Post-war, Kaare and Muriel lived in Norway for a time, before immigrating to Rockford, Illinois, in 1948.

We at Old Stone Books hope that Kaare has a very happy 100th birthday, with many more to come!

Distinguished Fellowships awarded by the Norway Canada Institute

Candis Jones and I are deeply honoured to receive Distinguished Fellowships from the Norway Canada Institute of Huntington University, Sudbury, Ontario, Canada.

The Fellowships were awarded in recognition of “Distinguished Contributions to Norwegian-Canadian Military History,” through our book Exile Air: World War II’s ‘Little Norway’ in Toronto and Muskoka.

As the author of Exile Air, I am fully aware of the historic and allied relationship between Canada and Norway. I am deeply honoured that my writings about “Little Norway,” the Royal Norwegian Air Force training base, which was established during WWII in Toronto and Muskoka, have been recognized by the Norway Canada Institute.  I commend Dr. Kevin McCormick, President and Vice-Chancellor, and Huntington University, for their roles in launching the Norway Canada Institute as a means to promote and celebrate our two nations, our shared military history, and the countless contributions made by Canadians and Norwegians across the globe.

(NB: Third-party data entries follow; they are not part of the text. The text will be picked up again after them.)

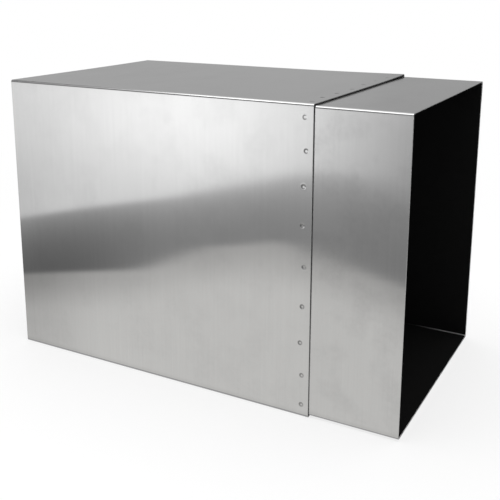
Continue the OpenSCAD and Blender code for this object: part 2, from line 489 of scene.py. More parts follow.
def bump_on(tree, bsdf, height, strength, distance):
    """Bump from a height, feeding the finish's Normal."""
    bump = {"Strength": strength, "Distance": distance, "Height": height}
    fill(tree, bsdf.inputs["Normal"], placed(tree, "ShaderNodeBump", bump).outputs["Normal"])


def drawn_along(finish, amount):
    """Draws a rolled or brushed sheet's reflections out along the duct, across its lines."""
    tree = finish.node_tree
    bsdf = tree.nodes["Principled BSDF"]
    bsdf.inputs["Anisotropic"].default_value = amount
    tangent = placed(tree, "ShaderNodeTangent", direction_type="UV_MAP", uv_map="Blank")
    fill(tree, bsdf.inputs["Tangent"], tangent.outputs[0])


def brushed_steel(name, level, lines_across, blotch_size, smears):
    """Brushed stainless: grain across the duct, reflections drawn out along it."""
    finish, tree, bsdf = new_finish(name)
    bsdf.inputs["Metallic"].default_value = 1.0
    grain = placed(tree, "ShaderNodeGroup", {
        "Lines Across": lines_across, "Lines Along": 5.5, "Blotch Size": blotch_size,
    }, node_tree=grain_group).outputs
    cut_edge = attribute_value(tree, "cut_edge")
    rub_and_seam_shade = mask_of(tree, rub_and_seam_shade_group, {"Edge": cut_edge, "Breakup": 160.0, "Amount": 1.4})
    dust = mask_of(tree, dust_group, {"Patch Size": 11.0, "Amount": 0.25})
    smear = mask_of(tree, smear_group, {
        "Patch Size": blotch_size * 3.0, "Stretch": 2.2, "Amount": smears,
    })
    # weld_ring: heat tint of the welds, with painted shade on one side of each mark
    weld = attribute_value(tree, "weld_ring")
    body = colour_mix(tree, grain["Lines"], grey(level * 0.93), grey(level * 1.07))
    fill(tree, bsdf.inputs["Base Color"], coated(
        tree, body,
        (grain["Blotches"], 0.10, grey(level * 0.80)),
        (smear, 1.0, grey(level * 0.80)),
        (rub_and_seam_shade, 1.0, grey(level * 0.90)),
        # cut edges darker: partly real rubbing, partly painted shade for the seams
        (weld, 1.0, grey(level * 0.20)),
        (dust, 0.25, grey(0.42)),
    ))
    fill(tree, bsdf.inputs["Roughness"], summed(
        tree, 0.055, (grain["Lines"], 0.04), (rub_and_seam_shade, 0.12), (grain["Blotches"], 0.02),
        (smear, 0.06), (weld, 0.04), (dust, 0.08),
    ))
    bump_on(tree, bsdf, grain["Height"], 0.03, 0.00002)
    drawn_along(finish, 1.0)
    return finish


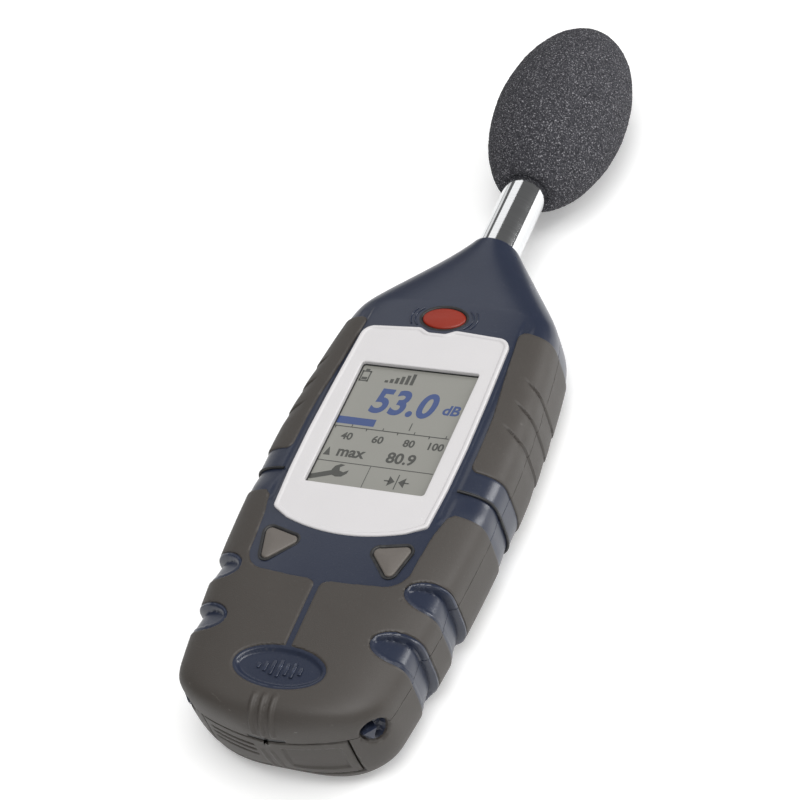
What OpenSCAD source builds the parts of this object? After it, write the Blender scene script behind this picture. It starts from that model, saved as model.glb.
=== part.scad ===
// Hand-held sound level meter with a foam windscreen over its microphone.
// The meter lies on its back: X across, Y toward the microphone, Z out of the display.
// The origin is the mouth of the tripod bush, straight behind the display centre.

/* [Case] */
// Greatest width over the side grips
case_w = 71; // [60:0.5:86]
// Thickness over the display surround
case_t = 31; // [30:0.5:37]
// Height of the microphone axis and of the parting line above the back
axis_h = 20; // [20:0.5:23]
// Display centre to the tail end
tail_len = 95; // [88:1:114]
// Display centre to the end of the nose
nose_len = 73; // [70:1:88]
// Wall of the two case halves
wall = 2.4; // [2.2:0.1:2.8]

/* [Grips] */
// Thickness of the rubber that is moulded over the case
grip_t = 1.6; // [1.2:0.1:1.8]
// How far the rubber stands proud of the plastic
grip_proud = 0.4; // [0.2:0.1:0.6]
// Width of a finger recess
recess_w = 8.5; // [6:0.5:10]

/* [Display] */
// Visible width of the display
lcd_w = 35; // [30:1:38]
// Visible height of the display
lcd_h = 42; // [36:1:44]
// Half width of the display surround at its middle
surround_half_w = 23.3; // [21.5:0.1:24]

/* [Keys] */
// Press travel of every key
key_travel = 0.8; // [0.4:0.1:1]
// Gap round a key
key_gap = 0.35; // [0.25:0.05:0.5]

/* [Microphone] */
// Outer diameter of the stem and of the half inch microphone
stem_d = 12.7; // [10:0.1:13.2]
// Display centre to the microphone grid
mic_tip = 132; // [124:1:150]
// Greatest diameter of the foam windscreen
foam_d = 39; // [32:0.5:39.5]
// Length of the foam windscreen
foam_len = 68; // [58:0.5:82]

/* [Power] */
// Diameter of one battery cell
cell_d = 14.2; // [13.5:0.1:14.5]
// Length of one battery cell
cell_len = 50.5; // [44:0.5:50.5]

/* [Tripod thread] */
// Inner wall diameter of the tripod bush
bush_bore_d = 5.2; // [4.8:0.1:6]
// Outer diameter of the tripod bush
bush_d = 10; // [9:0.5:12]

/* [Hidden] */
$fn = 48;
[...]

Candis Jones, photographer and photographic-editor for Exile Air, notes: “The story of ‘Little Norway’ and the young servicemen and women of the Royal Norwegian Air Force who trained in Canada during WWII is remarkable. It is especially important to my family as my Father in Law, Lieutenant Harald Olafson, was a flight instructor at Little Norway. I’d like to thank the Norway Canada Institute for focusing on important stories, such as this one, which bring into focus the ties that bind both nations together. Canada and Norway have a long history of cooperation, and it’s inspiring to see positive stories from both countries, along with the outstanding contributions of individuals and groups, being promoted at an international level.”